The WIZARD 1 is still under development. If you like to see my progress (over months), it was posted here on the DAVID-Laserscanner forums:

And in general for 3D printing:

And now here the white-sprayed statue:

Edit: In the meantime I am using the full HD resolution of the projector, 1920x1080 pixels.

206mm print of the Michelangelo David

Posted: Fri Nov 22, 2013 2:32 pm
by printer_kid
Walter, nice print! I have a question though - is hollowing your models affecting them in any way? If not, and you are still hollowing them, what is your recommended wall thickness? I figured I could use Magics to hollow and save some material but I wasn't sure how it would affect the final prints. Your input is appreciated. :)

206mm print of the Michelangelo David

Posted: Fri Nov 22, 2013 8:55 pm
by WalterMo
Nearly all my prints of sculptures and statues that I printed with the B9-red resin are hollowed. Wall thickness is about 3-4 mm. Because I already have the DAVID software I do the hollowing in this way:

Using the example of the Morpheus bust you can see that layers often have deep incisions from outside. At this areas the hollowing software sometimes fails to enable a constant wall thickness. So it is necessary to scroll through all the layers in the B9C software and to rework this critical parts by the white pencil tool.
As long as I used B9-red I never had the case that a hollowed object broke. And I have printed several!
Recently I tried the Spot-A-HT resin.
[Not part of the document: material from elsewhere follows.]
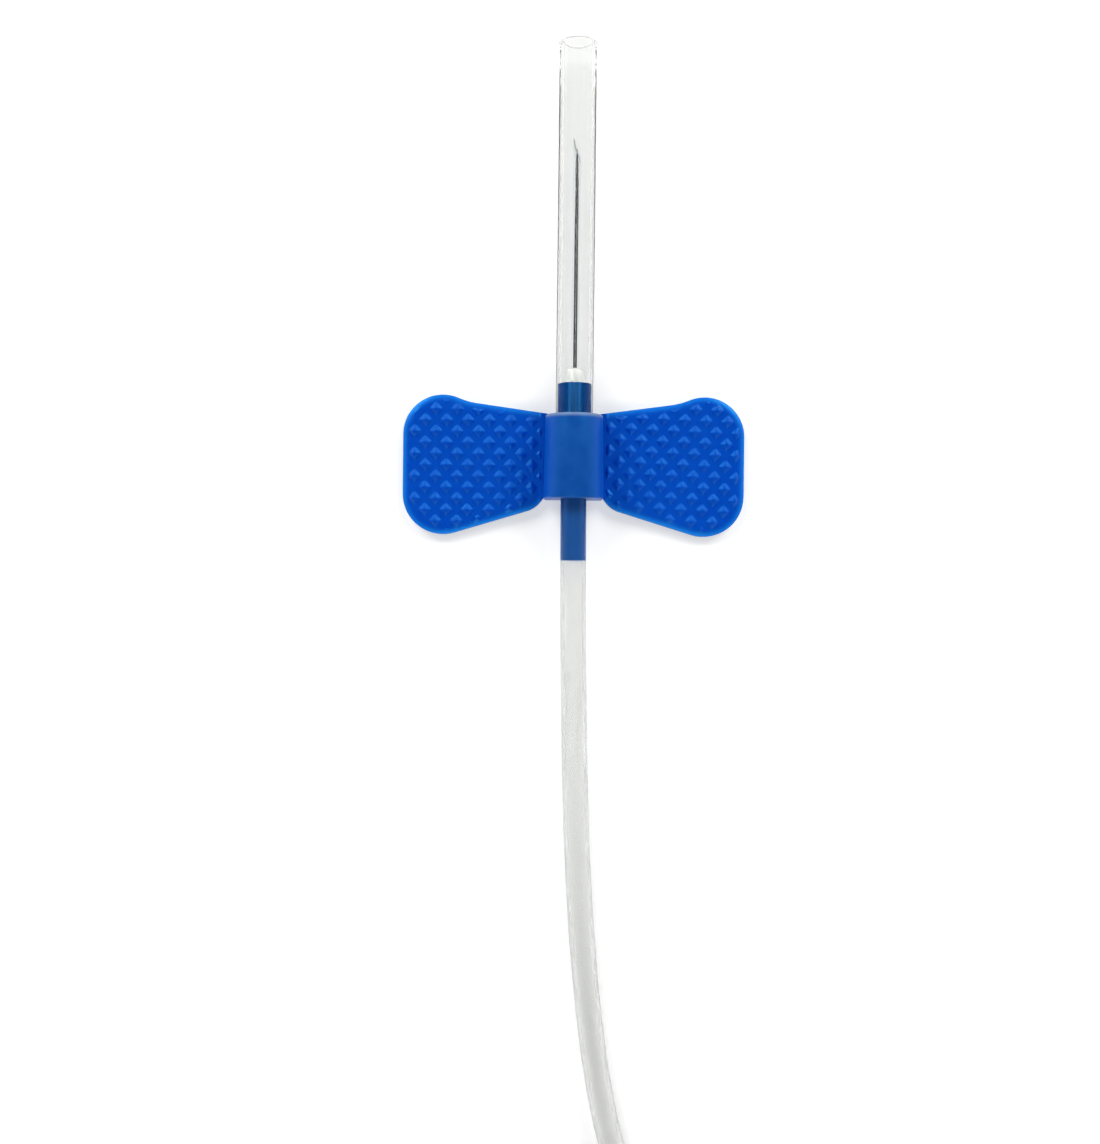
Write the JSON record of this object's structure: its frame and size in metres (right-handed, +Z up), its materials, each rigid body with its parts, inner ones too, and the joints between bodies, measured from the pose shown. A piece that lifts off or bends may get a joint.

I mixed it with the rest of the B9-red, ratio 1:1. But the Spot-HT resin is more brittle and the 2.6 mm thick cannon tube bursted after two days:

I could repair it:

In the meantime I have printed two other objects with the Spot-HT without to hollow them:
The 201 mm Japanese doll Mikoto Misako:

….and the 120 mm tall US infantry man:

Because of the incident of the burst cannon tube I am a bit afraid to hollow objects which shall be printed with the Spot-HT material.